At the same time, many people prefer to live near one of those hubs whether because they just like NYC, Boston, Austin, Bay Area, Seattle, etc. or because they believe it gives them more flexibility in changing employers. (And/or being in proximity to many like-minded individuals.)


Interesting.

It seems like the main issue is proximity to work and the reasonable demand for a short commute.

If that need would be satisfied then i think the resulting effect of wanting to build more in already crowded cities wouldnt be there, thus nimby’ism wouldnt be an issue because either since locals wouldnt feel threatened.

When i moved to london uk i had the same opinion as your colleague. I wanted a place to live as close as possible to work so that i would spend as little time wasted on commute as possible.

But remote work gave me the option to live anywhere and as such i chose an area outside london. Having the option to leave crowded centres i took it because it satisfies my need for work and a short commute.

So i am wondering isnt the root of all evil the fact that high paying jobs are clustered around large urban centres? Shouldnt tech have solved this issue by now? Even if people prefer office work, cant this work be done in smaller urban areas? Or at the edge of large cities such that people can easily commute from surrounding areas? I get it that in the last blue collar work had to be done in city centres so everyone can access services. But why do software engineers need to be seated in expensive city centres? Or indeed accountants, or even lawyers.

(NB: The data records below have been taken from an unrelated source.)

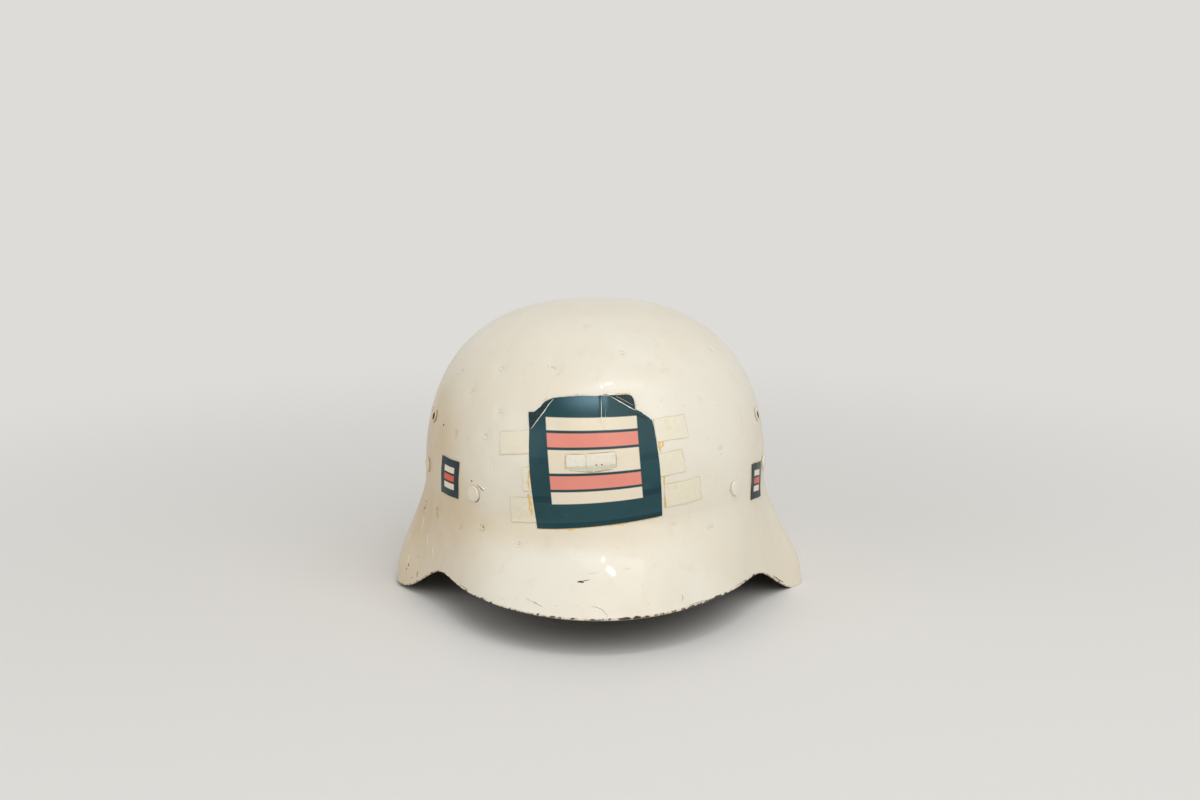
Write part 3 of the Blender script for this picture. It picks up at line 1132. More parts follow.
DARK_SPOTS = [  # angle, height, half length, half width
    (-77.5, 14.5, 0.5, 1.1), (-78.0, 11.8, 0.4, 0.7), (-75.5, 8.5, 0.6, 0.3),
    (-74.5, 21.5, 0.5, 0.3), (-77.5, 47.75, 0.5, 0.7), (-5.4, 36.4, 1.0, 0.55),
    (-39.5, 54.6, 0.9, 0.4), (-44.3, 78.2, 0.6, 0.5)]
SPOT_LIMITS = [(62, 298), (12, 150), (0.3, 1.0), (0.25, 0.6)]


def crack_round(rivet, start, stop, radius, width, seed):
    a = np.radians(np.linspace(start, stop, 9))
    far = radius + np.random.default_rng(seed).normal(0, 0.12, 9)
    return streak_parts(*beside(RIVETS[rivet], far * np.cos(a), far * np.sin(a)), width, seed=seed)


dirt = lines_at([(*beside(BRACKET, np.array(ps), np.array(qs), turn=BRACKET_TURN), width)
                 for ps, qs, width in STRIP_EDGES], 30, lift=0.5, thick=0.3)
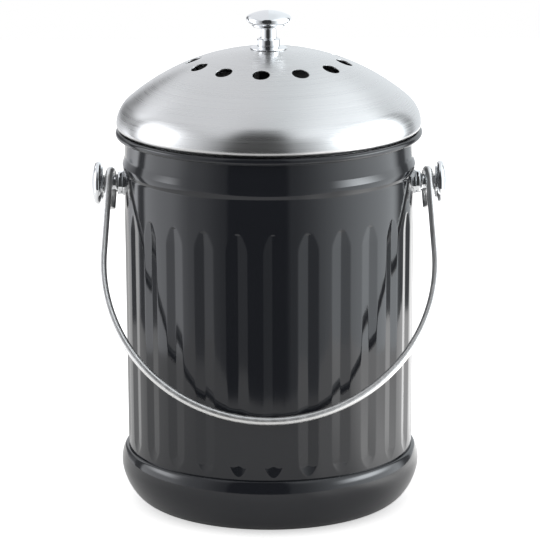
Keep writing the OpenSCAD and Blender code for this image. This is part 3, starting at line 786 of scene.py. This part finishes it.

I question how many people would actually want to live there if the offices are so empty. In principle, there's no reason you couldn't have a city the residents of which mostly commute out to work and/or work from their homes. But historically jobs have been the main magnet that attracts people to actually live in cities. Yes, especially among younger people, cities are also attractive for other reasons but by and large not enough to cause them to live there lacking other drivers.